Bislang war und ist das noch anders. Zumindest betont Heil: "Anstand darf nicht länger ein Wettbewerbsnachteil sein." Mit dem Lieferkettengesetz soll damit Schluss gemacht werden. Und für den Journalisten Zacharias Zacharakis, der in der "Zeit" regelmäßig über den Werdegang des Regierungsvorhabens berichtet, deutsche Unternehmen für Menschenrechtsverletzungen ihrer Geschäftspartner haftbar zu machen, ist offenbar ein Epochenbruch eingeläutet: "Auch wenn sich Menschenrechtsorganisationen mehr erhofft haben von diesem deutschen Sorgfaltspflichtengesetz, wie es offiziell heißt, wird damit doch ein neues Kapitel aufgeschlagen in der Geschichte des globalen Kapitalismus." Er spricht von "Zügeln" für das Raubtier, das nun "erstmals" mit einem Gesetz "an die Leine gelegt" werde.
Tatsächlich könnte der Entwurf bei seiner Verwirklichung Maßstäbe setzen.
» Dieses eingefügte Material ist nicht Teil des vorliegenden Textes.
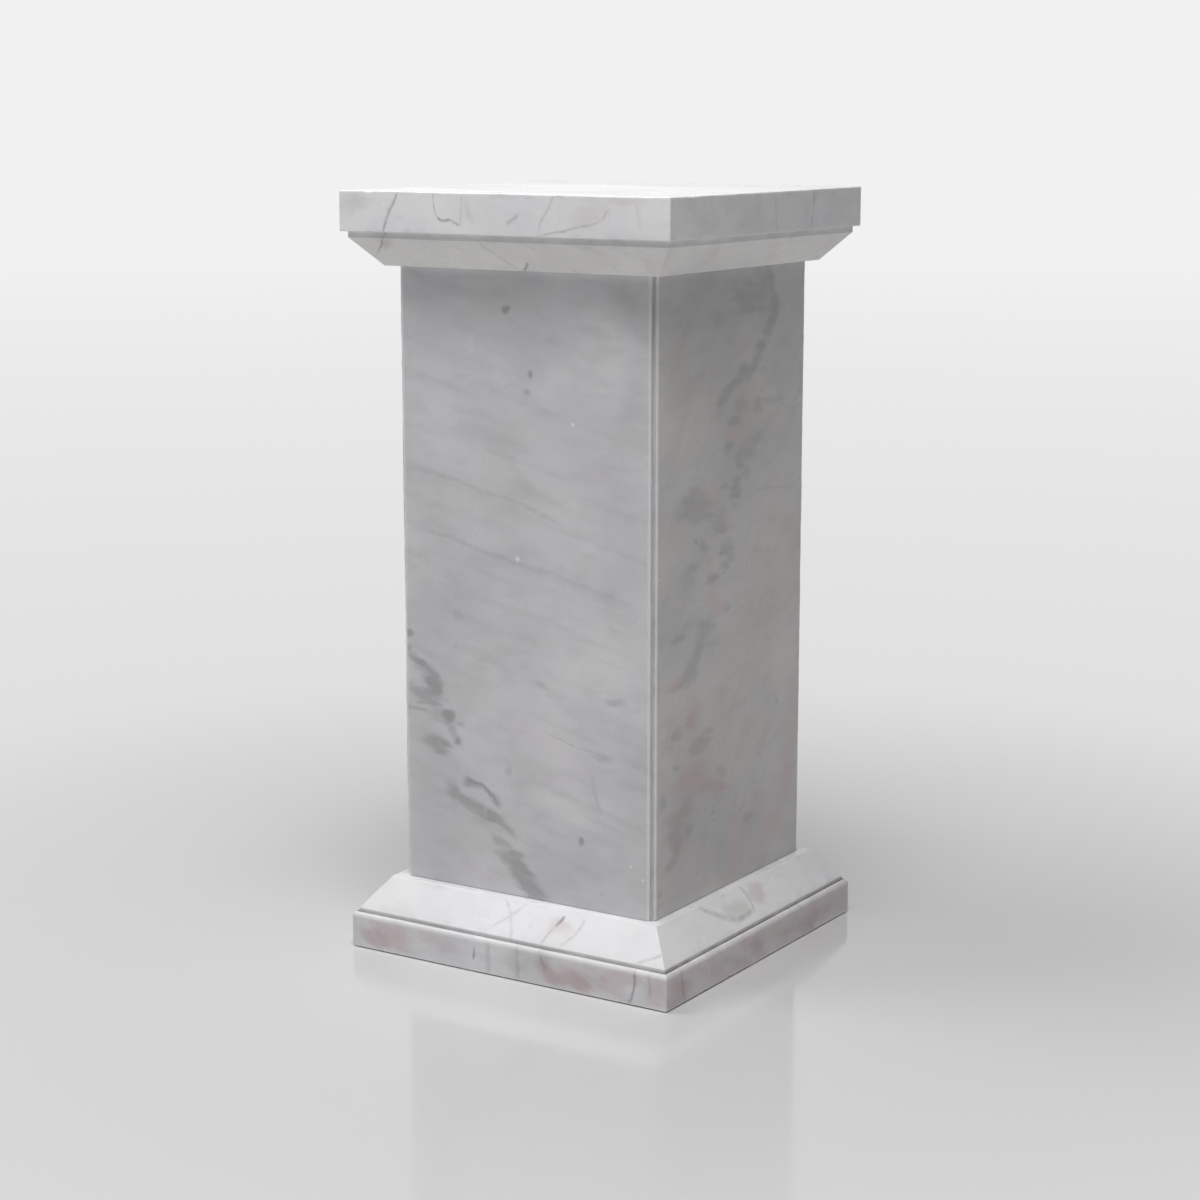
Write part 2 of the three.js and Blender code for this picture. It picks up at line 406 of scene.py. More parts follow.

Das aber ist kein Grund, stolz zu sein, sondern eher, sich unter Tränen in eine düstere Höhle zu verkriechen. Dass Menschenrechte bei der Regulierung globalisierter Lieferketten überhaupt ein Kriterium sind, ist die große Ausnahme. Frankreich hat ein schlechtes Gesetz, die Niederlande haben ein schlechtes Gesetz und nun bekommt die Bundesrepublik ein Gesetz, das beinahe genauso schlecht zu werden droht.
Schlimmer als der Tod: Bürokratie
Vorausgegangen sind dem Entschluss, ein Gesetz auf den Weg zu bringen, ein paar tausend Tode wegen katastrophaler Arbeitsbedingungen bei den Zulieferern deutscher Unternehmen. Etwa in einer südafrikanischen Platinmine mit dem Hauptkunden BASF, in der Menschen für ihre Rechte streikten, mit der Folge, dass 34 von ihnen erschossen wurden. Nachdem sich derlei Fälle zum Unmut der Öffentlichkeit häuften, bekannte sich die Bundesregierung ab November 2014 zur globalen Verantwortung und wollte zunächst durch Freiwilligkeit Abhilfe schaffen – indem sie mit einem Aktionsplan an das soziale Gewissen international tätiger Unternehmen appellierte. Das brachte nicht den erhofften Erfolg, wie Minister Heil ernüchtert bilanziert: "Wir haben diesen Plan überprüft auf seine Wirksamkeit. Und wir mussten feststellen, dass nicht einmal jedes fünfte deutsche große Unternehmen sich an diesen Plan entsprechend hält. Deshalb regeln wir das jetzt verbindlich." Aber auch nicht zu verbindlich.
1 Kommentar verfügbar
Jue.So Jürgen Sojka
am 18.02.2021nicht wie aktuell unser MP Kretschmann auf SWR Aktuell „… muss sich rechtfertigen“ [1] als Gast bei CDU-Wirtschaftsvertretern.
Übergeordnet der Ausführungs- und Anwendungsebene ist die Begründungs- und Bestimmungsebene – nicht umgekehrt:
Deutsches Institut…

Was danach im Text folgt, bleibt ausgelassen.